**INFORMATION GIVEN**
··········

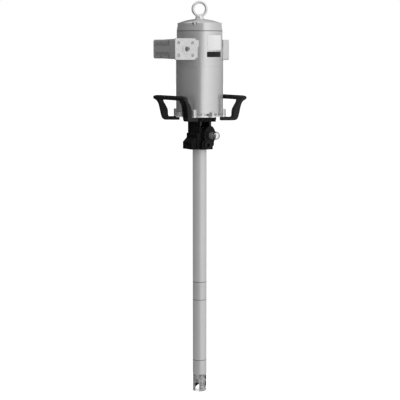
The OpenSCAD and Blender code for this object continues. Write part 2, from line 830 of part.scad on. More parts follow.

··········

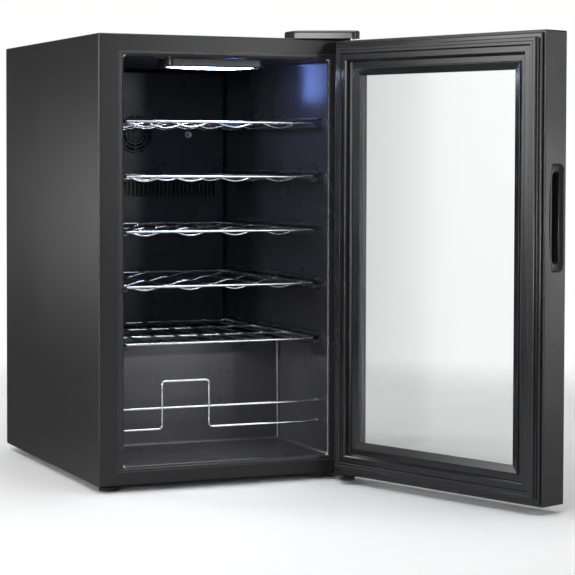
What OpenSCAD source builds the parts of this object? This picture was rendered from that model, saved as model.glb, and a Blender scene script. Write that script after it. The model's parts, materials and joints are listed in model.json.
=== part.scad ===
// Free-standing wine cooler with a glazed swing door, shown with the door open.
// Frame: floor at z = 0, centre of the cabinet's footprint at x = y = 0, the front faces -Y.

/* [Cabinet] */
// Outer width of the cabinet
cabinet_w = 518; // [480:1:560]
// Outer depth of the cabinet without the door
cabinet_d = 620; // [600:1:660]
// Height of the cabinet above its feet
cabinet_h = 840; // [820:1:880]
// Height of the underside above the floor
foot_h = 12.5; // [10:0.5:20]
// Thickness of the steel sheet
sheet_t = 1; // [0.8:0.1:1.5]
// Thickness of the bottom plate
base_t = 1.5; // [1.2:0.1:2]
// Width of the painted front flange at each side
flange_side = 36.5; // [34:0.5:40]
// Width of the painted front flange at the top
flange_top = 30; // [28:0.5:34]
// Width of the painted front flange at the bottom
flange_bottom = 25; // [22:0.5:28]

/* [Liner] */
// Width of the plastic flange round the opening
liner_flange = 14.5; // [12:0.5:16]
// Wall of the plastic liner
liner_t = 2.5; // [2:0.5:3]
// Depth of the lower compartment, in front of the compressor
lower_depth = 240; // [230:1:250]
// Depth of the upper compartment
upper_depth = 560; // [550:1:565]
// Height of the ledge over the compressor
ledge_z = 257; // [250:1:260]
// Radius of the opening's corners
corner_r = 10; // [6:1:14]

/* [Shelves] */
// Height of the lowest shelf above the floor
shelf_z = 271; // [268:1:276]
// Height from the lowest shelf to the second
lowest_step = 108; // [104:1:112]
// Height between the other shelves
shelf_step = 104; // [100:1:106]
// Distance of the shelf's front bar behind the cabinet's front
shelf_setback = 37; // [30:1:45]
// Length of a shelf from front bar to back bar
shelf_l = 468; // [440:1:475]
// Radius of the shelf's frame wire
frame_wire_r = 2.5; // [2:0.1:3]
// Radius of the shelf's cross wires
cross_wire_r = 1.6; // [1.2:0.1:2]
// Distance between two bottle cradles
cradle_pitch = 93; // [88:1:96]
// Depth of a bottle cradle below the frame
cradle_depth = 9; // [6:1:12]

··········

**WHAT TO PRODUCE**
In the listing above, find the line with "What OpenSCAD source" and the line with "front faces -Y.", then print exactly those two lines and every line between them, and nothing more.

**CORRECT RESULT**
What OpenSCAD source builds the parts of this object? This picture was rendered from that model, saved as model.glb, and a Blender scene script. Write that script after it. The model's parts, materials and joints are listed in model.json.
=== part.scad ===
// Free-standing wine cooler with a glazed swing door, shown with the door open.
// Frame: floor at z = 0, centre of the cabinet's footprint at x = y = 0, the front faces -Y.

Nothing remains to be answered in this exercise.